Entries provided:
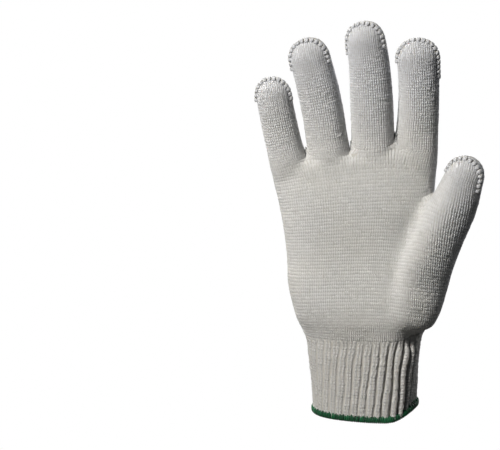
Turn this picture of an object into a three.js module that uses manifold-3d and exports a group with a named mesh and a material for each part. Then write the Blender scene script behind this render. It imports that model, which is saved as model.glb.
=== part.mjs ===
// A knitted cotton work glove for the right hand, in the round form that it has when worn.
// The palm faces -Y, the thumb points to +X and the fingers point up, +Z.
// The origin is the centre of the wrist opening, at the mean height of its edge at the two sides.
// Units are millimetres.
import * as THREE from 'three';
import { mergeVertices } from 'three/addons/utils/BufferGeometryUtils.js';
import Module from 'manifold-3d';

const wasm = await Module();
wasm.setup();

// Thickness of the cloth: plain knit on the hand, the thicker rib on the cuff.
const knitWall = 2.2;
const ribWall = 2.8;

// Clearance between two pieces that touch on the real glove.
const gap = 0.3;

// The cuff ends where the palm begins.
const wristHeight = 46;
// The ribs stand out most at the thumb side.
const ribCount = 38;
const ribDeep = 1.5;
const ribShallow = 0.5;

// The green edging is a rolled band under the cuff.
const hemHeight = 3.4;
const hemWidth = 4.4;
const hemSides = 44;
const hemCorners = 6;

// The overlock seam over each fingertip: a band that stands proud of the tip.
// Seen from above it is turned, so that its thumb side shows from the palm.
const seamHeight = 1.4;
const seamWidth = 2.4;
const seamTurn = -14;

// Faces round each tube, and steps in each rounded end.
const palmSides = 32;
const fingerSides = 18;
const innerCuffSides = 40;
const domeSteps = 4;

// How far a hollow runs past the end it opens at.
const overshoot = 1;

const colours = { cotton: 0xc9c6be, edging: 0x0e4f31 };

// Each table holds the sections of one tube, from its root up.
// x, y and z are the section's centre. width and depth are half of its outer size.
// turn is its angle about the tube's own axis, and tilt how far its thumb side is raised, in degrees.
const cuffRows = [
  { z: 0, x: 0.2, y: 0, width: 31.9, depth: 22.4, turn: -16, tilt: 0 },
  { z: 14, x: 0.3, y: 0, width: 32.6, depth: 22.2, turn: -14, tilt: 0 },
  { z: 32, x: -0.1, y: 0.3, width: 34.1, depth: 21.8, turn: -10, tilt: 0 },
  { z: 47, x: 0.1, y: 0.5, width: 36.6, depth: 21.2, turn: -6, tilt: 0 },
];

// Height of the cuff's edge round the wrist: it hangs lowest in front and rides up at the thumb side.
// around is the angle in degrees from the thumb side by way of the back of the hand.
const edgeRows = [
  { around: 0, height: 2.3 },
  { around: 20, height: 2.2 },
  { around: 60, height: 0.8 },
  { around: 100, height: 0 },
  { around: 150, height: -1.5 },
  { around: 180, height: -2.4 },
  { around: 230, height: -3.2 },
  { around: 300, height: -3.6 },
  { around: 322, height: -1.6 },
  { around: 343, height: 1.4 },
  { around: 360, height: 2.3 },
];

const lowestEdge = Math.min(...edgeRows.map((row) => row.height));

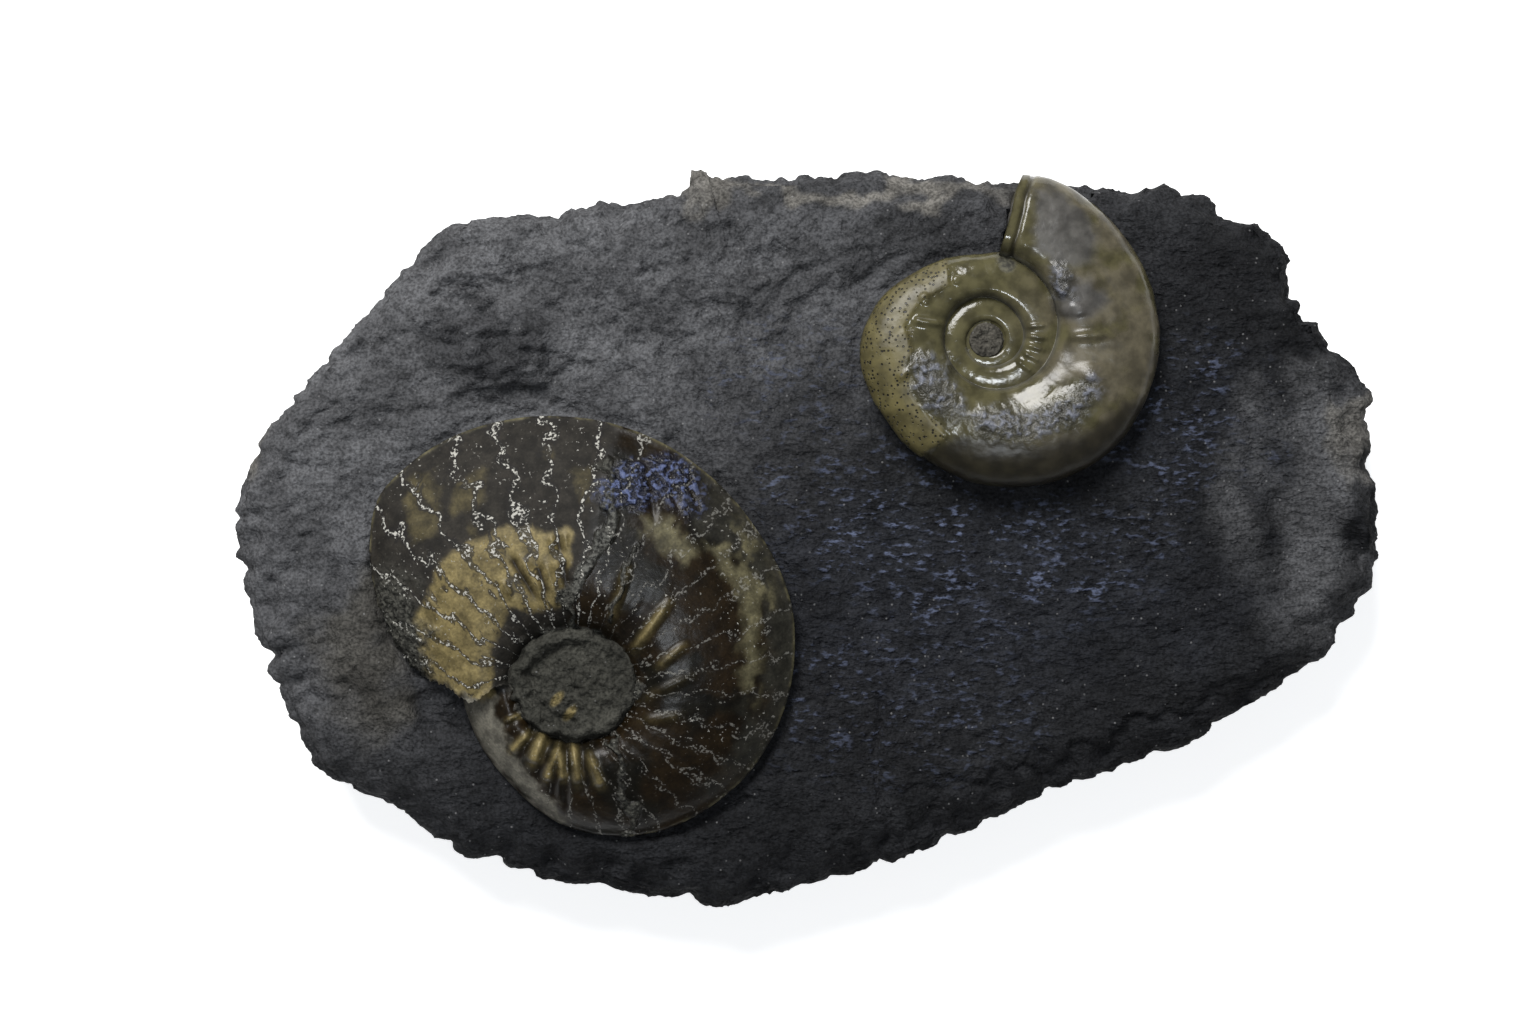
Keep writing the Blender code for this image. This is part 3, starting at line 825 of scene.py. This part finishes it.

Task brief:
Every entry must be quoted exactly as it appears above.

Answer below:
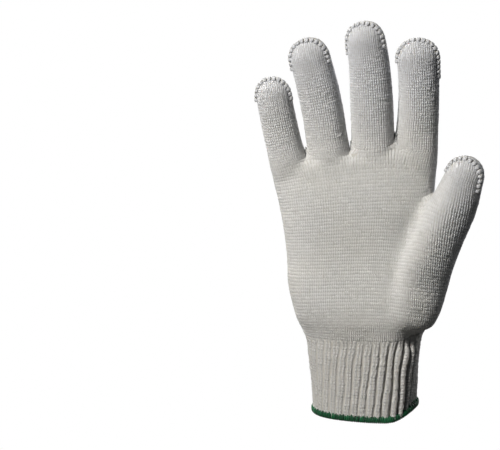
Turn this picture of an object into a three.js module that uses manifold-3d and exports a group with a named mesh and a material for each part. Then write the Blender scene script behind this render. It imports that model, which is saved as model.glb.
=== part.mjs ===
// A knitted cotton work glove for the right hand, in the round form that it has when worn.
// The palm faces -Y, the thumb points to +X and the fingers point up, +Z.
// The origin is the centre of the wrist opening, at the mean height of its edge at the two sides.
// Units are millimetres.
import * as THREE from 'three';
import { mergeVertices } from 'three/addons/utils/BufferGeometryUtils.js';
import Module from 'manifold-3d';

const wasm = await Module();
wasm.setup();

// Thickness of the cloth: plain knit on the hand, the thicker rib on the cuff.
const knitWall = 2.2;
const ribWall = 2.8;

// Clearance between two pieces that touch on the real glove.
const gap = 0.3;

// The cuff ends where the palm begins.
const wristHeight = 46;
// The ribs stand out most at the thumb side.
const ribCount = 38;
const ribDeep = 1.5;
const ribShallow = 0.5;

// The green edging is a rolled band under the cuff.
const hemHeight = 3.4;
const hemWidth = 4.4;
const hemSides = 44;
const hemCorners = 6;

// The overlock seam over each fingertip: a band that stands proud of the tip.
// Seen from above it is turned, so that its thumb side shows from the palm.
const seamHeight = 1.4;
const seamWidth = 2.4;
const seamTurn = -14;

// Faces round each tube, and steps in each rounded end.
const palmSides = 32;
const fingerSides = 18;
const innerCuffSides = 40;
const domeSteps = 4;

// How far a hollow runs past the end it opens at.
const overshoot = 1;

const colours = { cotton: 0xc9c6be, edging: 0x0e4f31 };

// Each table holds the sections of one tube, from its root up.
// x, y and z are the section's centre. width and depth are half of its outer size.
// turn is its angle about the tube's own axis, and tilt how far its thumb side is raised, in degrees.
const cuffRows = [
  { z: 0, x: 0.2, y: 0, width: 31.9, depth: 22.4, turn: -16, tilt: 0 },
  { z: 14, x: 0.3, y: 0, width: 32.6, depth: 22.2, turn: -14, tilt: 0 },
  { z: 32, x: -0.1, y: 0.3, width: 34.1, depth: 21.8, turn: -10, tilt: 0 },
  { z: 47, x: 0.1, y: 0.5, width: 36.6, depth: 21.2, turn: -6, tilt: 0 },
];

// Height of the cuff's edge round the wrist: it hangs lowest in front and rides up at the thumb side.
// around is the angle in degrees from the thumb side by way of the back of the hand.
const edgeRows = [
  { around: 0, height: 2.3 },
  { around: 20, height: 2.2 },
  { around: 60, height: 0.8 },
  { around: 100, height: 0 },
  { around: 150, height: -1.5 },
  { around: 180, height: -2.4 },
  { around: 230, height: -3.2 },
  { around: 300, height: -3.6 },
  { around: 322, height: -1.6 },
  { around: 343, height: 1.4 },
  { around: 360, height: 2.3 },
];

const lowestEdge = Math.min(...edgeRows.map((row) => row.height));

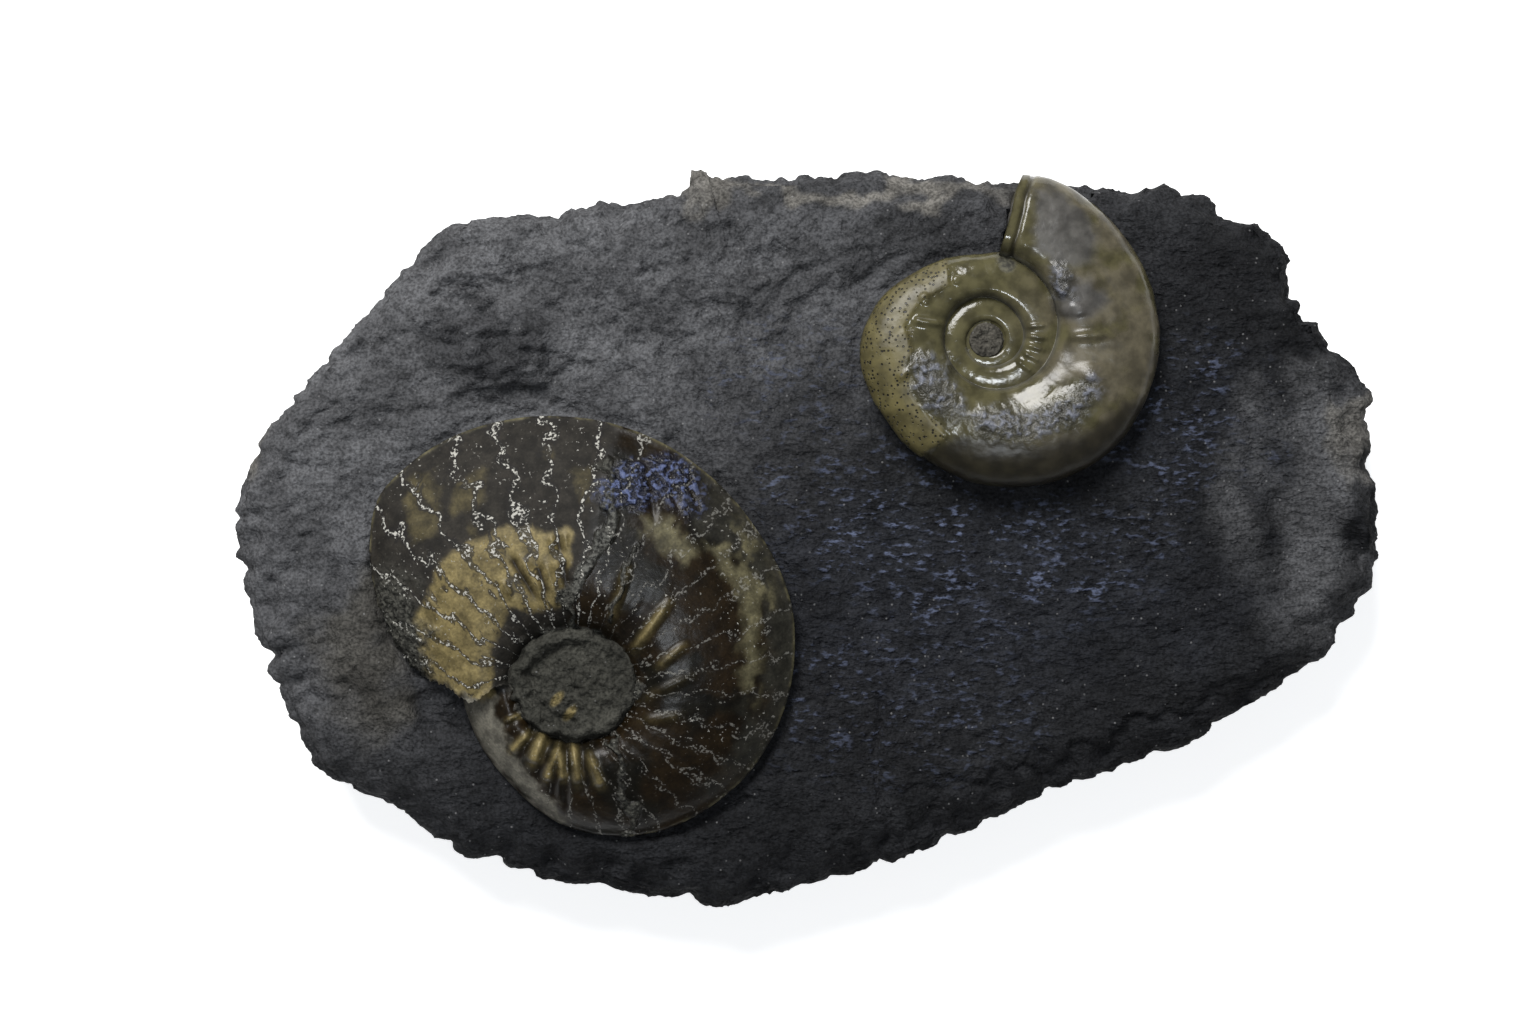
Keep writing the Blender code for this image. This is part 3, starting at line 825 of scene.py. This part finishes it.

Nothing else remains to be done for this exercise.